A myringotomy is a surgical procedure wherein a small incision is made in the eardrum in order to help relieve pressure caused by liquid buildup. This is commonly referred to as “getting the tubes.” Children who have had myringotomies often suffer from painful earaches – this the symptom that often suggests the need for the surgery in the first place.
This ear surgery is a game-changer for so many children. Constant water in the ear diminishes the ability of kids to hear well. (It also makes parents like me feel terrible in situations where a teacher happily calls to let me know my son reports being able to do things in school after telling her, “Now I can hear!”)

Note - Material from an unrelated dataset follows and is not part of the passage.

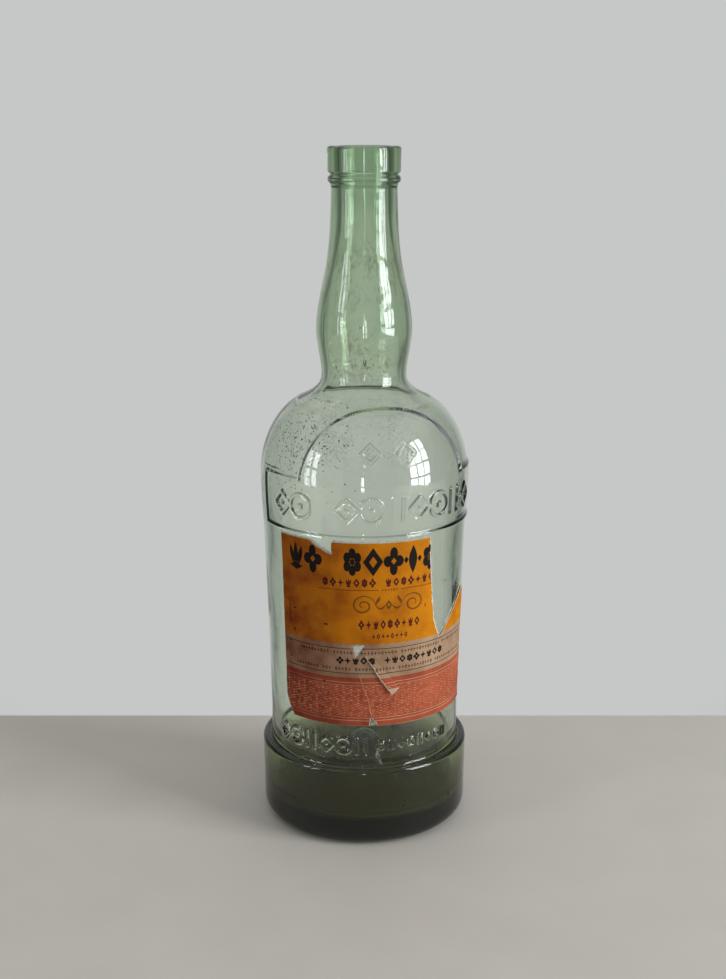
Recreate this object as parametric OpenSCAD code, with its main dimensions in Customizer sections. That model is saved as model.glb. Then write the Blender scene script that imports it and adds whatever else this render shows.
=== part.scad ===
// Mould-blown round-shouldered liqueur bottle with an applied lip, a swelled neck, a stepped
// foot band and the torn remains of its front label. It stands on z = 0 about the Z axis, and
// the front of the moulded plaque faces -Y.

/* [Overall] */
// Height from the foot ring to the rim
total_h = 300; // [285:5:315]
// Largest radius of the shoulder
shoulder_r = 45.9; // [45.5:0.1:47]
// Height at which the shoulder is widest
shoulder_z = 160; // [156:1:162]
// Radius of the body just above the foot band
waist_r = 42.6; // [42.3:0.1:43.5]

/* [Foot and punt] */
// Radius of the foot band
foot_r = 46.8; // [46.5:0.1:47.5]
// Height of the top edge of the foot band
foot_h = 36.4; // [35:0.2:37]
// Radius that rounds the heel under the foot band
heel_r = 6.8; // [5:0.2:8]
// Outer radius of the push-up's mouth, inside the ring the bottle stands on
punt_r = 36; // [32:1:37]
// Depth of the push-up under the base
punt_depth = 27; // [20:1:29]
// Height of the lowest point of the floor inside
floor_z = 8.5; // [8:0.5:14]

/* [Neck and lip] */
// Radius of the narrow waist where the neck meets the shoulder
pinch_r = 18.7; // [18.5:0.1:20]
// Radius of the neck's swelling
bulb_r = 21.0; // [20.5:0.05:22]
// Radius of the neck under the lip
neck_r = 14.2; // [13.9:0.1:14.5]
// Radius of the cylindrical bore at the mouth
bore_r = 10.6; // [9:0.1:10.8]
// Radius of the lip band and of the string ring
lip_r = 15.7; // [15.3:0.1:16.2]
// Height of the whole applied lip, string ring included
lip_h = 16; // [15:0.5:18]

/* [Wall] */
// Wall thickness of the body
body_wall = 3.0; // [2.4:0.1:3.6]
// Wall thickness of the shoulder
shoulder_wall = 2.6; // [2.2:0.1:3.2]
// Wall thickness of the neck's swelling
neck_wall = 3.0; // [2.6:0.1:4.2]

/* [Moulded relief] */
// Height that the relief stands off the glass
relief_h = 0.7; // [0.4:0.1:1]
// Width of the plaque's frame line
line_w = 1.0; // [0.8:0.1:1.5]
// Height of the banner's lower line
banner_low = 141.5; // [141:0.5:143]
// Height of the banner's upper line
banner_high = 164.5; // [163:0.5:165]
// Half the angle that the banner runs round the bottle
banner_half = 80.75; // [75:0.25:84]
// Distance from the bottle's axis to the flat plane that the arch lies in
arch_depth = 29; // [28.5:0.1:31]
// Angle of the two motifs under the arch, either side of the front
crest_a = 10.5; // [9.5:0.5:14]

/* [Label] */
// Thickness of the dried paste film
paste_t = 0.15; // [0.1:0.05:0.2]
// Thickness of the label paper
paper_t = 0.2; // [0.15:0.05:0.3]
// Half the label's width, measured round the glass
label_half = 50.6; // [48:0.1:51]
// Height of the label's lower edge
label_low = 56.2; // [54:0.2:58]
// Height of the label's upper edge
label_high = 139.2; // [138:0.2:140]

/* [Hidden] */

$fn = 96;

glass_green = [0.56, 0.66, 0.57];
lip_green = [0.44, 0.60, 0.48];
label_orange = [0.80, 0.54, 0.05];
paste_grey = [0.78, 0.74, 0.66];

// Heights and slopes of the outline, worked up from the foot
waist_z = foot_h + 7.5;
taper_z = 128;
taper_r = waist_r + 0.63 * (shoulder_r - waist_r);
dome_rise = 37;
dome_reach = 29.8;
dome_end = 62;
pinch_z = 203.1;
bulb_z = 223;
bulb_top_z = 253;
bulb_top_r = neck_r + 1.95;
lip_z = total_h - lip_h;
seat_r = neck_r - 1;
seat_top_z = total_h - 3;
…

When our middle son received his tubes, our oldest was confused. He leaned over his baby brother looking for the visible tubes of his imagination, which must have been substantial. He looked both surprised and relieved that the tubes were small, invisible, and effective. But for children who have had a routine myringotomy, swimming season still presents a number of challenges. Give InKind spoke to Dr. Michael Kortbus whose specialty is Otolaryngology (ENT). He offered some tips on swimming season and ear tubes.
Here are 5 things to consider:
- Recent research suggests that earplugs may not be necessary after a myringotomy. Until recently, the use of earplugs was standard procedure, but now it can be considered on a case-by-case basis. Parents should certainly ask this question of their pediatric ENT.
- If your ENT does recommend water precautions, get your child fitted for the correct size. Ear plugs should be specifically designed for a small ear, as pro plugs.
- Avoid all putty style plugs since they can get lodged in the ear and/or can pull out the ear tube.
- Avoid wax removal drops and work closely with a doctor or a specialized PA in selecting homeopathic ear care products. Avoid candling.
- Signs of ear infection in children with tubes include (but are not limited to) cloudy ear discharge, pain, fever and foul smell coming from the ear. In consultation with a doctor, the use of pediatric pain relievers may help.
When my own son went through a period of being frightened to swim because of his ears, we worked to show him he could still swim safely. We got him some “special” gear “just for him,” like this ear band which made him feel more confident about getting in the water. If your child is in a similar position, throw in some goggles, a celebratory diving torpedo, and some flippers – and it’s a pool and beach a-go-go.